Depuis 2015, chaque nouvel opus offert par Der Weg Einer Freiheit est attendu avec grande impatience. Pourquoi 2015 ? Parce que Stellar marque l’entrée du groupe sur la scène « grand public » du Black Metal, puis du Metal tout court. Rappelons tout de même que l’EP Agonie de 2011 était une vraie claque, qu’Unstille démontait également déjà sa race, mais pas encore d’un point de vue totalement médiatique. Aujourd’hui le groupe tourne sur les plus grands festivals du monde, Hellfest compris (évidemment), et son audience s’accroît à une allure folle. Regarde Les Hommes Tomber suit un chemin un peu similaire de ce côté-là. D’ailleurs, ils sont tous les deux chez Season Of Mist, depuis leurs opus référents de chaque côté : Stellar avec DWEF, Ascencion pour RLHT. Ce n’est absolument pas un hasard quand on connaît la stratégie « marketing » du label. Mais on ne va pas s’en plaindre, les galettes ont toujours fières allures chez les Marseillais. Alors, qu’attendre du cinquième album des Allemands ?

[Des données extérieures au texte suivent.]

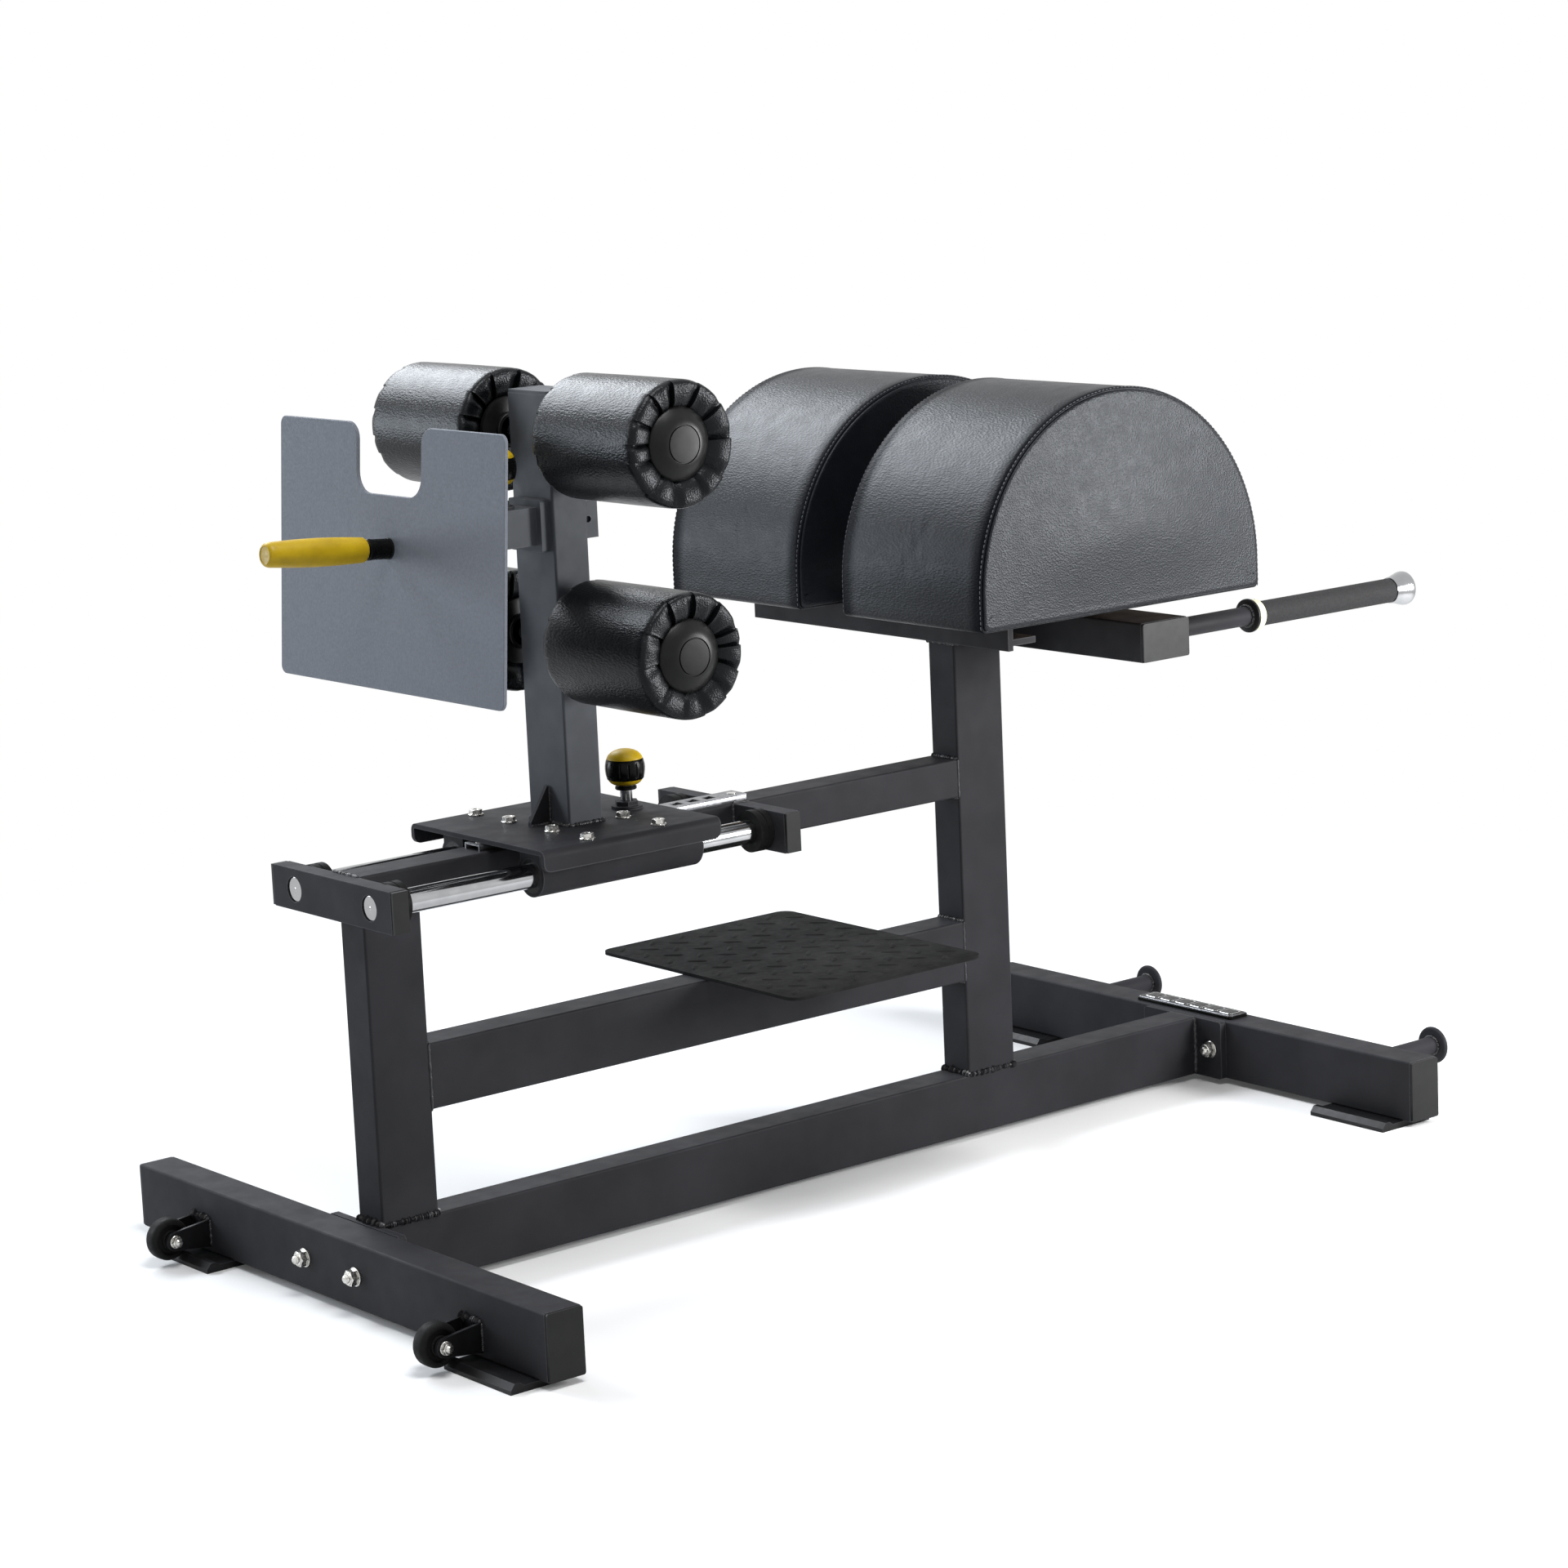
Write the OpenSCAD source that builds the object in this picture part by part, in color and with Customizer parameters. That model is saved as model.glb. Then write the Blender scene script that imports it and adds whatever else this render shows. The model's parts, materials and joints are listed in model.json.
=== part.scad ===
// Glute ham developer: base frame, sliding roller carriage, tilting foot plate and two thigh pads.
// Millimetres, +Z up, X along the machine, Y across it. The origin is the centre of the footprint on the floor.
// Every shape is drawn in machine coordinates (X from the front face of the front bar, Z from the underside of
// the base bars) and moved to the origin by placed().

/* [Base frame] */
// length from the front bar's front face to the rear bar's back face
base_length = 1453; // [1380:1:1520]
// length of the front base bar across the machine
front_bar_length = 866; // [780:1:940]
// length of the rear base bar across the machine
rear_bar_length = 820; // [740:1:900]
// tall side of the 80 x 50 tube
tube_tall = 80; // [70:1:90]
// flat side of the 80 x 50 tube
tube_flat = 50; // [46:1:56]
// wall of the 80 x 50 tube
tube_wall = 3; // [2:0.5:4]
// outside corner radius of the frame tubes
tube_round = 3; // [2:0.5:5]
// thickness of the welded end caps
cap_t = 4; // [2:0.5:6]
// how far an end cap stands in from the tube's outline
cap_inset = 0.6; // [0.3:0.1:1.2]
// thickness of the bolting flange at each end of the base beam
flange_t = 10; // [8:1:14]
// width of the bolting flanges across the machine
flange_w = 148; // [138:1:170]
// distance of each base bolt from the centre line
base_bolt_y = 54; // [48:1:62]
// shank diameter of the base bolts
base_bolt_d = 10; // [8:1:12]
// how much wider than its bolt each bolt hole is
hole_gap = 0.6; // [0.4:0.1:1]
// how far the base bolts stand out past their nuts
base_stud = 6; // [3:1:10]
// underside of the low beam between the uprights
mid_beam_z = 206; // [190:1:230]
// underside of the upper beam and the top of the front upright
rail_z = 450; // [430:1:470]
// side of the square upper beam
rail_beam = 50; // [46:1:54]
// front face of the main upright
main_upright_x = 981; // [960:1:1010]
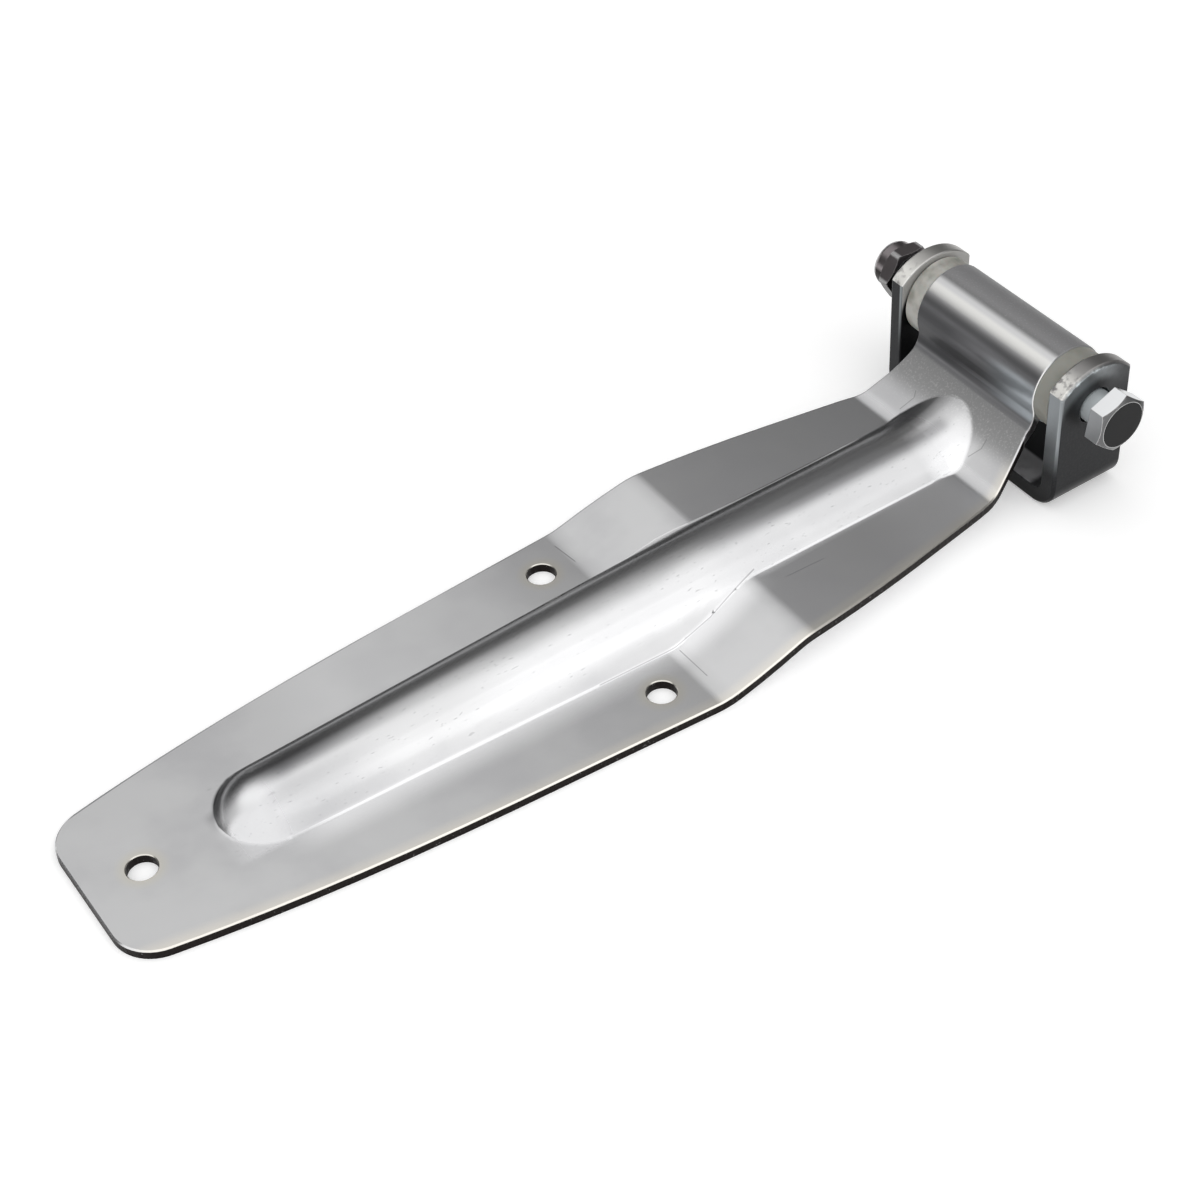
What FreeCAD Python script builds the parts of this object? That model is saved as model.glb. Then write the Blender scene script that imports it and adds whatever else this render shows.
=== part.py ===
import FreeCAD, Part

# Strap hinge for a rear door: a pressed leaf with a rolled eye, two flanged bushes, a U bracket and its bolt.
# Millimetres, +Z up. The origin is the middle of the bracket's fixing face, right under the hinge axis.
# The leaf runs along +X with its fixing face in the same plane as the bracket's, the hinge axis along Y.

import math
import os

from FreeCAD import Vector

# Leaf sheet
SHEET = 3.5
LEAF_LENGTH = 358.5
END_CORNER_RADIUS = 15.0
SHEARED_EDGE_BREAK = 0.5
HOLE_EDGE_BREAK = 0.3

# Rolled eye and the neck that turns the sheet up into it
AXIS_HEIGHT = 40.0
EYE_RADIUS = 15.0
EYE_LENGTH = 60.0
NECK_RADIUS = 8.0
SEAM_GAP = 0.4

# Steps of the leaf from its fixing face up to the eye, measured on its upper side
LOW_STEP_START = 157.5
LOW_STEP_END = 125.5
STEP_HEIGHT = 8.5
HIGH_STEP_START = 34.5
ROOT_START = 22.5
ROOT_HEIGHT = 17.5
ROOT_SLOPE = 47.0
LOW_BEND_RADIUS = 30.0
HIGH_BEND_RADIUS = 10.0
ROOT_BEND_RADIUS = 60.0
ROOT_LENGTH = 6.7

# Half widths of the leaf's outline along its length
END_HALF_WIDTH = 30.3
OUTLINE_STATIONS = [(300.0, 40.1), (240.0, 45.8), (180.0, 49.5), (150.0, 51.0), (125.0, 49.9)]
TAPER_STATIONS = [(100.0, 47.3), (75.0, 43.6), (50.0, 39.3), (36.0, 36.4), (26.0, 33.0)]

# Pressed bead along the middle: round sections about one line under the leaf
BEAD_AXIS_DEPTH = 7.9
BEAD_NOSE_X = 296.5
BEAD_NOSE_RADIUS = 18.3
BEAD_RISE_ANGLE = 1.7
BEAD_SWELL_RADIUS = 800.0
BEAD_NECK_X = 46.0
BEAD_NECK_RADIUS = 23.3
BEAD_FLARE_X = 30.0
BEAD_FLARE_RISE = 6.5
BEAD_END_SETBACK = 5.0
BEAD_ROOT_FILLET = 2.0

# Bolt holes of the leaf
HOLE_RADIUS = 5.0
END_HOLE_INSET = 19.0
HOLE_PITCH = 167.0
PAIR_SPACING = 70.0

# U bracket bent from flat bar
BAR_WIDTH = 31.0
BAR_THICKNESS = 6.5
BRACKET_INNER_WIDTH = 75.0
BRACKET_BEND_RADIUS = 3.5
EAR_HEIGHT = 56.0
EAR_TOP_RADIUS = 21.0
OUTER_EDGE_BREAK = 0.9
INNER_EDGE_BREAK = 0.4

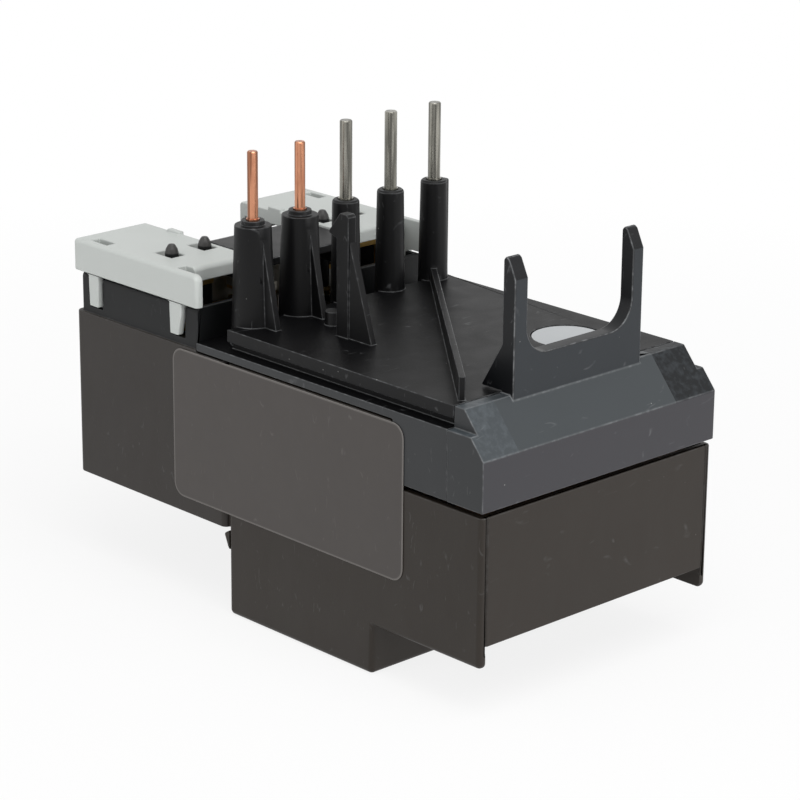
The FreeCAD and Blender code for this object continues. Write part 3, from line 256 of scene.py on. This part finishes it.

Visuellement, Noktvrn affiche une dégaine sobre, dégradé de violet vers le noir, à l’image d’un cadran solaire, mesure du temps durant l’Antiquité. Interprétation pas dénuée de sens, si l’on considère le titre de l’album, « nocturne » en français, et la pochette en degrés de couleurs. Côté musique, j’étais en sueur. Peur de perdre l’état d’esprit des premiers albums, peur que l’essence initiale se détériore avec le temps, comme beaucoup d’autres groupes en augmentation d’audience. Je pense notamment à Sólstafir, que je ne peux plus écouter depuis Ótta, seul véritable album ayant préservé la quintessence de l’ADN du groupe d’origine islandaise. Sueurs nocturnes alors, surtout quand je lance la première piste, Finisterre II, suite logique du précédent album. Introduction assez plate, dans le style de DWEF bien sûr, mais assez froide, sans corps ni âme. Puis la suite, Monument, sans grand intérêt non plus… Je commence à comater, à me remettre lentement mais sûrement en question : « non, ça ne peut pas être leur faute, c’est la mienne, j’ai dû mal comprendre, je ne suis pas dans le bon mood », monologue intérieur d’un chroniqueur, fanboy avant tout. Je commence même à regretter ma précommande du vinyle, c’est pour dire…
Arrive ensuite Am Rande Der Dunkelheit, très justement titrée dans mon état au moment de l’écoute : « Aux confins de l’obscurité ». C’est dans ce confins que j’ai retrouvé la lumière Der Weg Einer Freiheit, le chemin de la liberté initial. La claque que j’ai prise, je ne vous raconte pas. Slapping à 360°. Une piste mélodique, virulente, stridente, mais toujours coincée entre le chaos et la beauté du geste, le succès d’un Unstille par exemple.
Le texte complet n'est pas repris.